PROBLEM TO WORK ON - Please report every line from the material that contains the word "between".

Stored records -

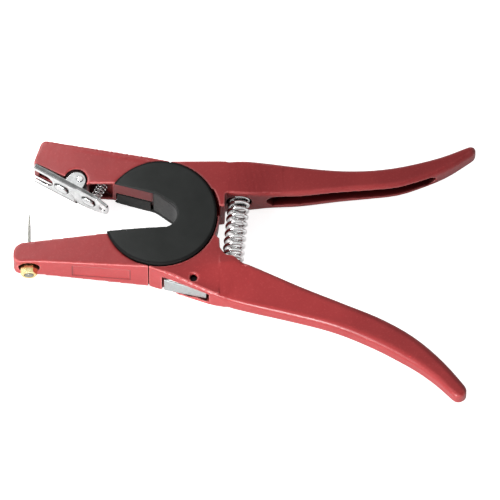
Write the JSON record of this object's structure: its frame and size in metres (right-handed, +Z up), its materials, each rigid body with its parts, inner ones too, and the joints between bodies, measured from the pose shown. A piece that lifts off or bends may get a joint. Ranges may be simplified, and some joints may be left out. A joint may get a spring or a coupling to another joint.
{
  "type": "ear tag applicator",
  "caption": "Hand plier for two-piece ear tags: crossing cast arms on a C-shaped hub, a sprung clip on one jaw, a needle on the other, and a coil spring between the handles.",
  "frame": {"origin": "on the back cover's flat resting face, 20 mm from the hub's centre line towards the handles", "axes": "+Z up along the hub's centre line, +X from the hub to the handles, +Y to the side of the clip jaw"},
  "size_m": [0.2484, 0.1493, 0.0284],
  "materials": {
    "red_paint": "satin",
    "black_plastic": "satin",
    "chrome": "gloss",
    "steel": "satin",
    "dark_steel": "satin",
    "brass": "gloss"
  },
  "bodies": {
    "clip_side": {"clip_arm": "red_paint", "front_cover": "black_plastic", "back_cover": "black_plastic", "hub_bush": "black_plastic", "cover_screw_1": "steel", "cover_screw_2": "steel", "cover_screw_3": "steel", "main_spring": "chrome", "clip_pin": "chrome", "clip_spring": "chrome", "latch_plate": "steel", "latch_pin": "dark_steel"},
    "needle_side": {"needle_arm": "red_paint", "needle": "steel", "needle_nut": "brass"},
    "clip": {"clip_plate": "chrome"}
  },
  "joints": [
    {"name": "squeeze", "type": "hinge", "parent": "clip_side", "child": "needle_side", "pos_m": [-0.02, 0, 0.0142], "axis": [0, 0, -1], "range_deg": [0, 26], "stiffness_Nm_per_rad": 2, "springref_deg": -2.86, "deforming": ["main_spring"]},
    {"name": "clip_swing", "type": "hinge", "parent": "clip_side", "child": "clip", "pos_m": [-0.063, 0.022, 0.0142], "axis": [0, 0, 1], "range_deg": [0, 8], "stiffness_Nm_per_rad": 0.1, "springref_deg": -2.86, "deforming": ["clip_spring"]}
  ]
}
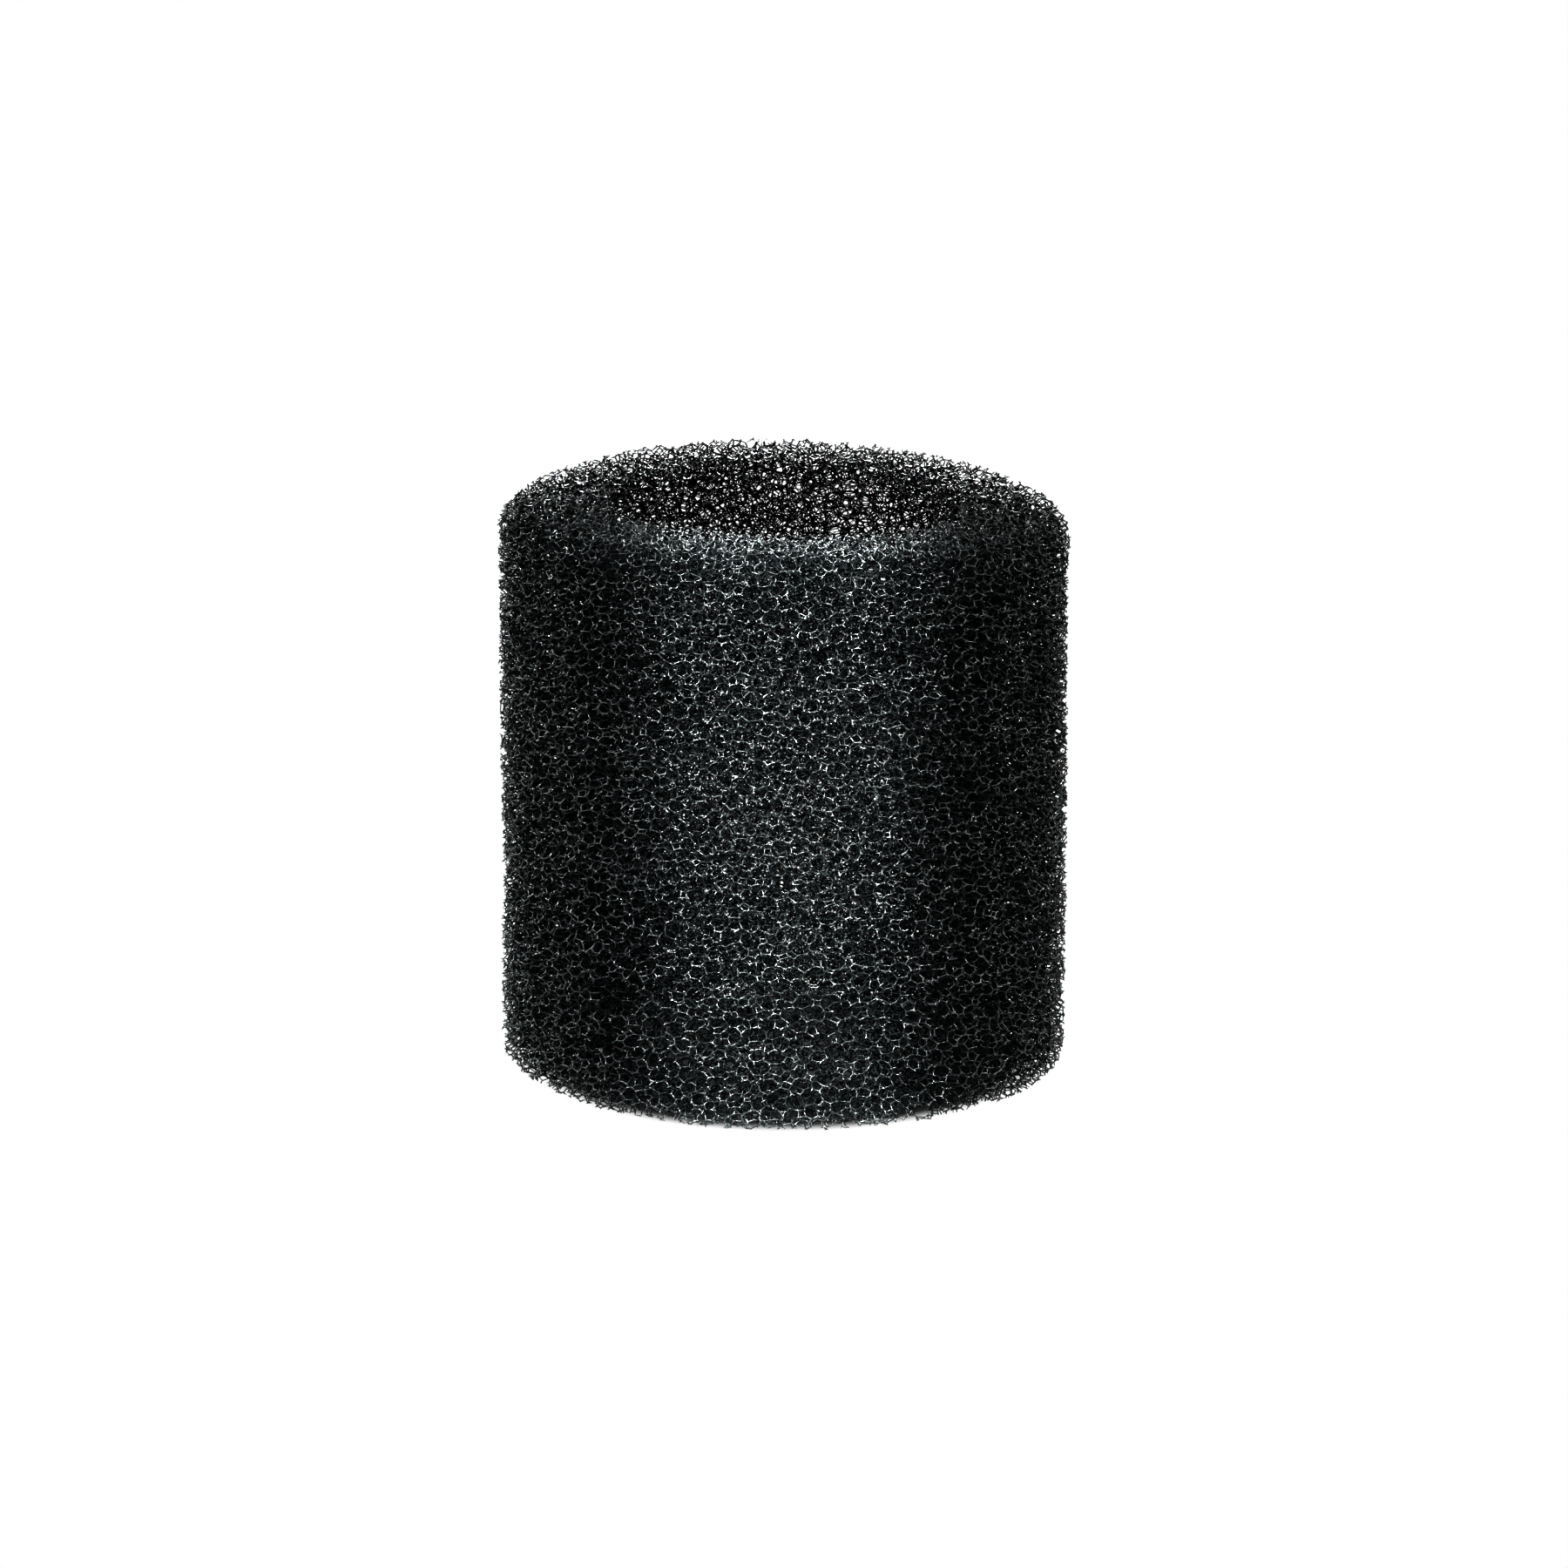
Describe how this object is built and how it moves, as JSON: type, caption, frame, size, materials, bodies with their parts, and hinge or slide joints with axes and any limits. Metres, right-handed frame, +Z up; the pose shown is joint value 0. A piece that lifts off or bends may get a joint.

FINISHED EXERCISE -
Write the JSON record of this object's structure: its frame and size in metres (right-handed, +Z up), its materials, each rigid body with its parts, inner ones too, and the joints between bodies, measured from the pose shown. A piece that lifts off or bends may get a joint. Ranges may be simplified, and some joints may be left out. A joint may get a spring or a coupling to another joint.
  "caption": "Hand plier for two-piece ear tags: crossing cast arms on a C-shaped hub, a sprung clip on one jaw, a needle on the other, and a coil spring between the handles.",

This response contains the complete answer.